# The request
Only the lines from the one holding "Reconstruct the object" through the one holding "EDGE_POWER = 2.7" are to be retyped, exactly as they appear, with both boundary lines included.

※ ※ ※

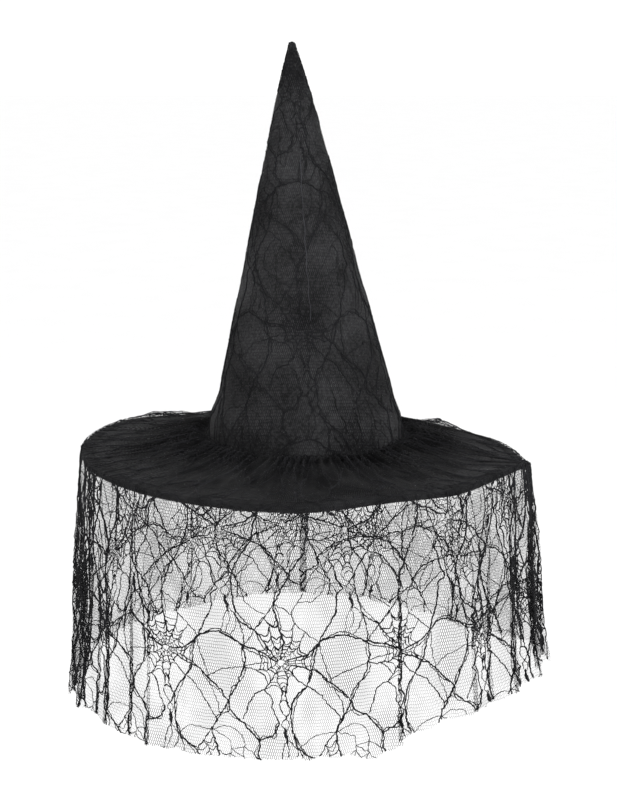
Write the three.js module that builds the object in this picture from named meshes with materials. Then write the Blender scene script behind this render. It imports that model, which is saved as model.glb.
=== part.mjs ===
// Pointed witch hat: a stiffened cloth crown, a wired flat brim and a lace veil that hangs from the brim's edge.
// Millimetres, +Z up. The origin is the centre of the head opening, on the underside of the brim. The front is -Y.
import * as THREE from 'three';
import { mergeVertices } from 'three/addons/utils/BufferGeometryUtils.js';

// ---- Driving dimensions -------------------------------------------------------------------------------------

const headRadius = 94; // bare inside of the sweatband at the head opening, a 590 mm head
const brimRadius = 228; // outside of the brim's edge binding
const crownHeight = 406; // head opening to the rounded tip
const veilDrop = 240; // head opening to the veil's hem, at the front, right and back
const veilFlare = 22; // the veil's hem stands this much wider than the brim's edge
const veilSideDrop = 30; // the raw hem hangs this much lower on the wearer's right

const gap = 0.3; // clearance between two layers that lie face to face
const segments = 48; // facets round the hat, the same for every layer, so that the layers nest

// Layers of the crown, from the outside in
const crownLaceThickness = 0.6;
const crownClothThickness = 0.8;
const interliningThickness = 2.2;
const liningThickness = 0.5;
const sweatbandThickness = 1.0;

// Crown outline
const tipCut = 18.5; // the straight cone would run this far past the rounded tip
const tipRoundHeight = 56; // the rounding starts this far below the tip
const tipSteps = [0, 0.32, 0.68, 0.9, 1]; // places along the rounding, as shares of its height
const footFlare = 2.8; // how far the foot of the crown swells out
const footHeight = 52; // height of the swelling
const footSteps = [0, 0.28, 0.55, 0.8, 1];
const leanAngle = 2.2; // degrees, towards -X, above the swelling

// Layers of the brim, from the underside up
const underClothThickness = 0.8;
const foamThickness = 3.0;
const topClothThickness = 0.8;
const bindingThickness = 0.7;
const bindingReach = 12; // how far the edge binding laps over the brim
const brimShoulder = 21; // flat ring beside the head opening
const brimFall = 9; // the edge lies this far below the head opening

// Wire hoop in the edge
const wireRadius = 0.7;
const wireSteps = 60;
const wireSides = 6;
const wireButtGap = 0.5; // between the wire's two ends, inside the ferrule
const wireSetback = 2; // between the hoop's centre line and the inside of the binding
const ferruleWall = 0.3;
const ferruleClearance = 0.4;
const ferruleLength = 10;
const ferruleSides = 12;

// Lace
const laceHeading = 6.5; // height of the gathered lace against the crown
const laceFoldReach = 30; // the gathers flatten out this far from the crown
const laceFoldHeight = 4; // height of the gathers there
const laceEdgeThickness = 1.0;
const veilThickness = 1.2;
const veilClearance = 0.6; // the veil slides past the brim's edge with this much room
const veilMidDrop = 0.5; // height of the veil's middle ring, as a share of its drop
const veilMidFlare = 0.35; // how much of the flare the veil has reached there
const gatherThreadRadius = 0.5;
const gatherThreadSides = 6;

// Trimmings inside
const sweatbandHeight = 30;
const seamBindingWidth = 16;
const seamBindingThickness = 0.8;
const seamTapeWidth = 10;
const seamTapeThickness = 0.6;
const seamTapeTop = 300;
const labelWidth = 24;
const labelHeight = 30;
const labelThickness = 0.4;
const labelAngle = 62; // degrees round from the back, towards -X

// ---- Sizes that follow from them ----------------------------------------------------------------------------

const sweatbandOuter = headRadius + sweatbandThickness;
const brimInner = sweatbandOuter + gap;

// Horizontal distance of each crown layer's outer and inner face from the outside of the crown
const crownLayers = {};
let crownDepth = 0;
for (const [name, thickness] of [
  ['lace', crownLaceThickness],
  ['cloth', crownClothThickness],
  ['interlining', interliningThickness],
  ['lining', liningThickness],
]) {
  crownLayers[name] = [crownDepth, crownDepth + thickness];
  crownDepth += thickness + gap;
}
const liningInside = crownLayers.lining[1];
const crownFootRadius = brimInner + liningInside;

// Heights of each brim layer's lower and upper face above the brim's underside
const underCloth = [0, underClothThickness];
const foam = [underCloth[1] + gap, underCloth[1] + gap + foamThickness];
const topCloth = [foam[1] + gap, foam[1] + gap + topClothThickness];
const brimStack = topCloth[1] + gap;
const bindingTop = brimStack + bindingThickness;
const laceOverBinding = bindingTop + gap;

const crownBottom = brimStack;
const virtualApex = crownHeight + tipCut;
const taper = crownFootRadius / (virtualApex - crownBottom);
const tipRoundStart = crownHeight - tipRoundHeight;
const tipRoundPower = tipRoundHeight / (virtualApex - tipRoundStart);
const leanStart = crownBottom + footHeight;
const footLevels = footSteps.map((share) => crownBottom + share * footHeight);

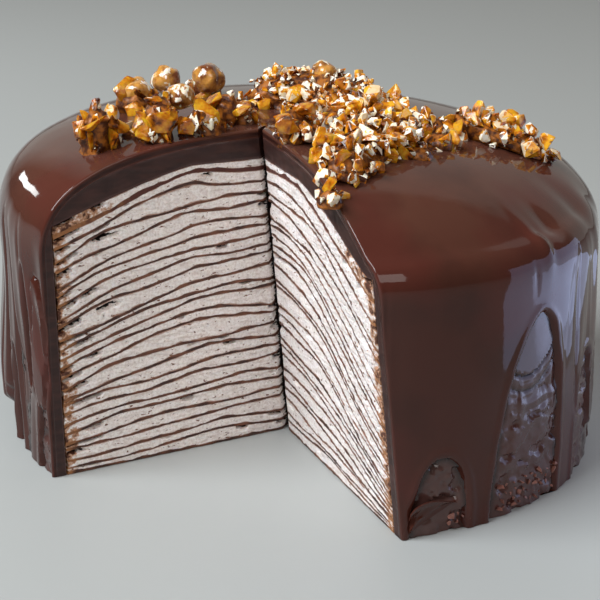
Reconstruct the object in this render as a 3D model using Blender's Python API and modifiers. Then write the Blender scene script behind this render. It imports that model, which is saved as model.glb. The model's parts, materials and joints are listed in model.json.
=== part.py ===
"""A crepe cake: thin crepes stacked with whipped cream, coated, glazed, and with one wedge taken out.

Metres, +Z up. The cake stands on z = 0 with its middle at the origin, and the missing wedge opens
towards -Y. A bearing is an angle round the cake, counted from -Y towards +X.
"""
import math
import random

import bmesh
import bpy
from mathutils import Matrix, Vector, noise

# ---- driving dimensions --------------------------------------------------------------------------
HEIGHT = 0.1163            # top of the glaze at the middle
BASE_RADIUS = 0.110        # glaze at the foot
RIM_RADIUS = 0.1092        # glaze where the side turns into the shoulder
SHOULDER_HEIGHT = 0.076    # where the straight side ends
CROWN_POWER = 3.0          # how flat the top stays before it falls away
EDGE_POWER = 2.7           # how round the shoulder is

GLAZE_TOP = 0.0030         # thickness of the poured glaze on the top
GLAZE_SIDE = 0.0026        # and on the side
COAT_TOP = 0.0075          # ganache undercoat on the top
COAT_SIDE = 0.0021         # and on the side
FIT_GAP = 0.0003           # space kept between two pieces that touch
FACET_GAP = 0.0004         # more space, where a facet's middle sits inside its circle

LAYER_PAIRS = 25           # crepes, each with its cream
CREPE_THICKNESS = 0.0011
FLAT_RADIUS = 0.060        # the layers lie flat out to here
EDGE_DROOP = 0.15          # share of its height that a layer has lost at its edge
CREAM_UNEVENNESS = 0.22    # how much the spread of cream varies from layer to layer
EDGE_UNEVENNESS = 0.0012   # how far a layer's edge stays back at most
SPREAD_SEED = 24
EDGE_SEED = 7

# The cake has settled a little: its top has moved sideways and dips to one side.
LEAN = Vector((-0.0057, -0.0027))
DIP = -0.0129

# The missing wedge: where its two faces meet at the foot, and how far they have moved at the top.
WEDGE_TIP = Vector((-0.0062, -0.0197))
WEDGE_TIP_LEAN = Vector((-0.0118, -0.0114))
LEFT_FACE_BEARING = math.radians(-59.2)
RIGHT_FACE_BEARING = math.radians(24.4)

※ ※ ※

# Complete output
Reconstruct the object in this render as a 3D model using Blender's Python API and modifiers. Then write the Blender scene script behind this render. It imports that model, which is saved as model.glb. The model's parts, materials and joints are listed in model.json.
=== part.py ===
"""A crepe cake: thin crepes stacked with whipped cream, coated, glazed, and with one wedge taken out.

Metres, +Z up. The cake stands on z = 0 with its middle at the origin, and the missing wedge opens
towards -Y. A bearing is an angle round the cake, counted from -Y towards +X.
"""
import math
import random

import bmesh
import bpy
from mathutils import Matrix, Vector, noise

# ---- driving dimensions --------------------------------------------------------------------------
HEIGHT = 0.1163            # top of the glaze at the middle
BASE_RADIUS = 0.110        # glaze at the foot
RIM_RADIUS = 0.1092        # glaze where the side turns into the shoulder
SHOULDER_HEIGHT = 0.076    # where the straight side ends
CROWN_POWER = 3.0          # how flat the top stays before it falls away
EDGE_POWER = 2.7           # how round the shoulder is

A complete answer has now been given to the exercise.